There are few spots in the city with more dedicated environmentalists than in northeast Queens and if the recent cleanups of Little Neck Bay, Udalls Cove and Ravine and Oakland Lake aren’t proof enough, the recent “It’s My Park Day” project in Douglaston should put the issue to rest.

About three dozen volunteers from the Douglaston Garden Club, ranging in age from three to 80, gathered at Catherine Turner Richardson Park in the Douglaston Hill section on May 16, just as in many other parks.

Except that this cleanup included the second installment of a five-year plan of extensive clearing and planting around the hillside triangle – and even some lumberjacking.

The club’s “Civic Beautification Chair” is local resident J. Douglas Montgomery, who is a New York City licensed tree-pruner, among other things.

“We raise about $5,000 a year to care for this park and other green spaces in the neighborhood,” he said, explaining that Richardson, a Douglaston resident, had been the local “environmental watchdog” for a generation an authored a history of what is now Douglaston and Little Neck in 1949. “She deserves a well-cared-for space.”
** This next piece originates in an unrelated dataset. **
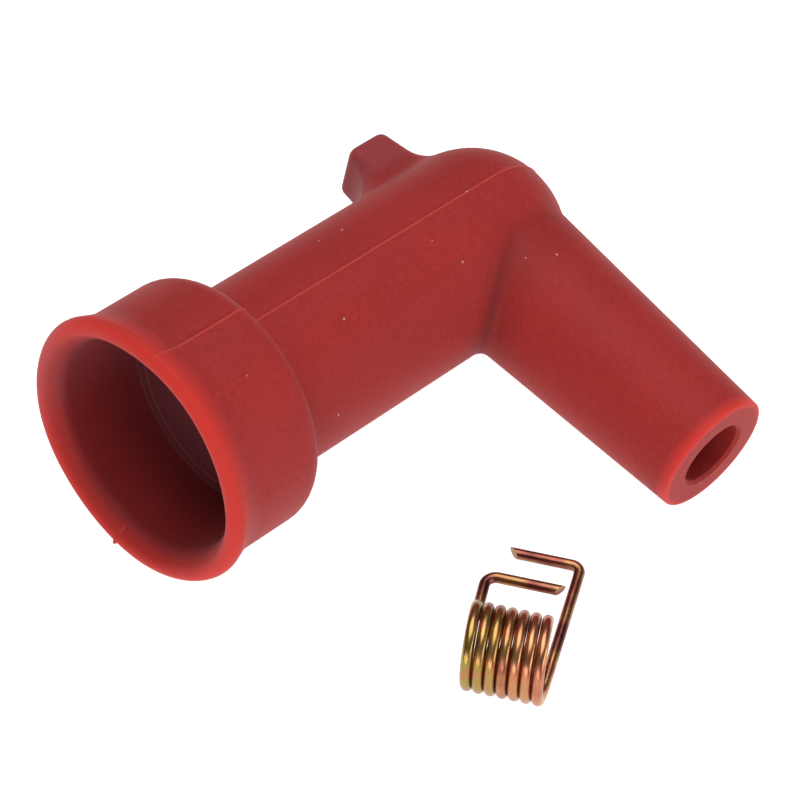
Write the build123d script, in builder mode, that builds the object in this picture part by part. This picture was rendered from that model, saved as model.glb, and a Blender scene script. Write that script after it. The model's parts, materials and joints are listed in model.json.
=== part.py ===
from build123d import *
from math import asin, atan2, cos, hypot, pi, radians, sin, sqrt, tan
import os

# Spark plug cap for a small petrol engine, with its contact spring laid beside it.
#
# The cap is one moulding of silicone rubber: a straight barrel that stands over the plug's
# insulator, a fatter collar that shrouds the plug's steel shell, a tapered sleeve at a right
# angle that grips the ignition lead, and a pull tab opposite the sleeve. The contact is one
# piece of wire, a close-wound coil that grips the plug's terminal and two legs whose sharpened
# ends pierce the lead. Both pieces lie on Z = 0, as they come out of the bag.

# ---- boot: outside, measured from the point where the barrel and sleeve axes cross
barrel_d = 17.7          # tube over the plug's insulator
mouth_reach = 43.0       # axes' crossing to the front of the lip
dome_depth = 8.4         # axes' crossing to the outside of the closed end, a half ball
collar_d = 24.1          # shroud over the plug's steel shell
collar_length = 12.0     # front of the lip back to the shoulder
shoulder_round = 2.5     # round on the collar's rear corner
lip_d = 25.7             # bead round the mouth
lip_round = 0.9          # section radius of the bead
flank_length = 3.3       # front of the lip back to where its flank leaves the collar
flank_round = 5.0        # eases the flank into the collar
crease_round = 1.2       # fillet where the sleeve meets the barrel
elbow_angle = 88.5       # degrees between the barrel and the sleeve
sleeve_reach = 31.15     # axes' crossing to the end of the sleeve
sleeve_root_d = 15.0     # sleeve diameter on the barrel's axis
sleeve_end_d = 12.0
sleeve_edge_round = 0.3
tab_height = 4.95        # barrel's side to the end of the pull tab
tab_width = 5.9          # along the mould's draw
tab_front = 4.0          # tab's face towards the mouth, at its end
tab_thickness = 4.7      # at its end
tab_draft = 6.0          # degrees that each face leans out towards the root
tab_corner = 1.0         # round on the tab's long edges
tab_round = 0.9          # and at its end
tab_root_round = 4.5     # blend round the tab's foot

# ---- boot: inside
shell_bore_d = 20.7      # mouth, over the plug's steel shell
shell_bore_depth = 9.9   # front of the lip back to the step
funnel_depth = 1.6       # front of the lip back to the edge of the mouth
funnel_round = 1.2
insulator_bore_d = 10.0  # grips the plug's insulator
pocket_clearance = 0.5   # on the coil's outer diameter, where the coil sits
spring_pocket_top = 9.0  # axes' crossing to the pocket's open end
end_wall = 3.6           # rubber behind the pocket, on the axis
lead_bore_d = 6.5        # grips a 7 mm ignition lead
lead_entry_chamfer = 0.3

# ---- contact spring
wire_d = 1.0
coil_mean_d = 6.9
coil_pitch = 1.04
coil_turns = 6.75        # full turns between the two legs
long_leg = 13.5          # coil's axis to the centre of the end wire, square to the coil
short_leg = 8.45
long_leg_tip = 6.55      # end wires, along the coil
short_leg_tip = 6.95
long_leg_bend = 0.8      # bend radii, to the wire's centre
short_leg_bend = 1.1
root_bend = 0.6          # where the short leg turns out of the coil
root_drop = 0.9          # coil's axis down to the short leg
tip_angle = 50.0         # degrees between the wire and its sharpened face
spring_ahead = 29.2      # coil centre from the axes' crossing, towards the mouth
spring_aside = 32.6      # and along the sleeve
spring_heading = -58.0   # degrees, the coil's axis on the floor

barrel_r = barrel_d / 2
collar_r = collar_d / 2
lip_r = lip_d / 2
shell_bore_r = shell_bore_d / 2
sleeve_end_r = sleeve_end_d / 2
tab_reach = barrel_r + tab_height
spring_pocket_d = coil_mean_d + wire_d + pocket_clearance
dome_centre = barrel_r - dome_depth
shoulder = mouth_reach - collar_length
step = mouth_reach - shell_bore_depth

# The boot lies on three points: the lip, the elbow and the rim of the sleeve's end. The
# barrel's axis climbs towards the mouth and the sleeve's axis drops towards its end.
bead_ahead = mouth_reach - lip_round
bead_aside = lip_r - lip_round
barrel_climb = (atan2(bead_aside, bead_ahead)
                - asin((barrel_r - lip_round) / hypot(bead_ahead, bead_aside)))
sleeve_drop = (asin(barrel_r / hypot(sleeve_reach, sleeve_end_r))
               - atan2(sleeve_end_r, sleeve_reach))
barrel_axis = Vector(-cos(barrel_climb), 0, sin(barrel_climb))
sleeve_x = -(cos(radians(elbow_angle)) + sin(barrel_climb) * sin(sleeve_drop)) / cos(barrel_climb)
sleeve_y = -sqrt(1 - sleeve_x**2 - sin(sleeve_drop)**2)
sleeve_axis = Vector(sleeve_x, sleeve_y, -sin(sleeve_drop))
draw = barrel_axis.cross(sleeve_axis)

# In the boot's own plane, X runs to the mouth. In the sleeve's, Y runs to the sleeve's end.
elbow = Vector(0, 0, barrel_r)
boot_plane = Plane(origin=elbow, x_dir=barrel_axis, z_dir=draw)
sleeve_plane = Plane(origin=elbow, x_dir=sleeve_axis.cross(draw), z_dir=draw)
barrel_line = Axis(elbow, barrel_axis)
sleeve_line = Axis(elbow, sleeve_axis)
tab_line = Axis(elbow, -boot_plane.y_dir)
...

As other volunteers raked, cultivated and planted day lilies, Elephant Ears, Hostas and Caladiums to provide color during the year, Montgomery found a job for another neighbor, Fred Heitz, a local contractor.

Under (over, actually) Montgomery’s watchful eye, Heitz clambered up one of the few remaining Catalpa trees in the area, lopping off a large overhanging branch that had become infested with ants.

As the younger volunteers began paying more attention to the fund-raising bake sale just up the sidewalk and the older ones began cleaning up, Montgomery said to no one in particular, “That went well,” reviewed the “opened up” scene around the tree and then went off to check on another delivery of compost.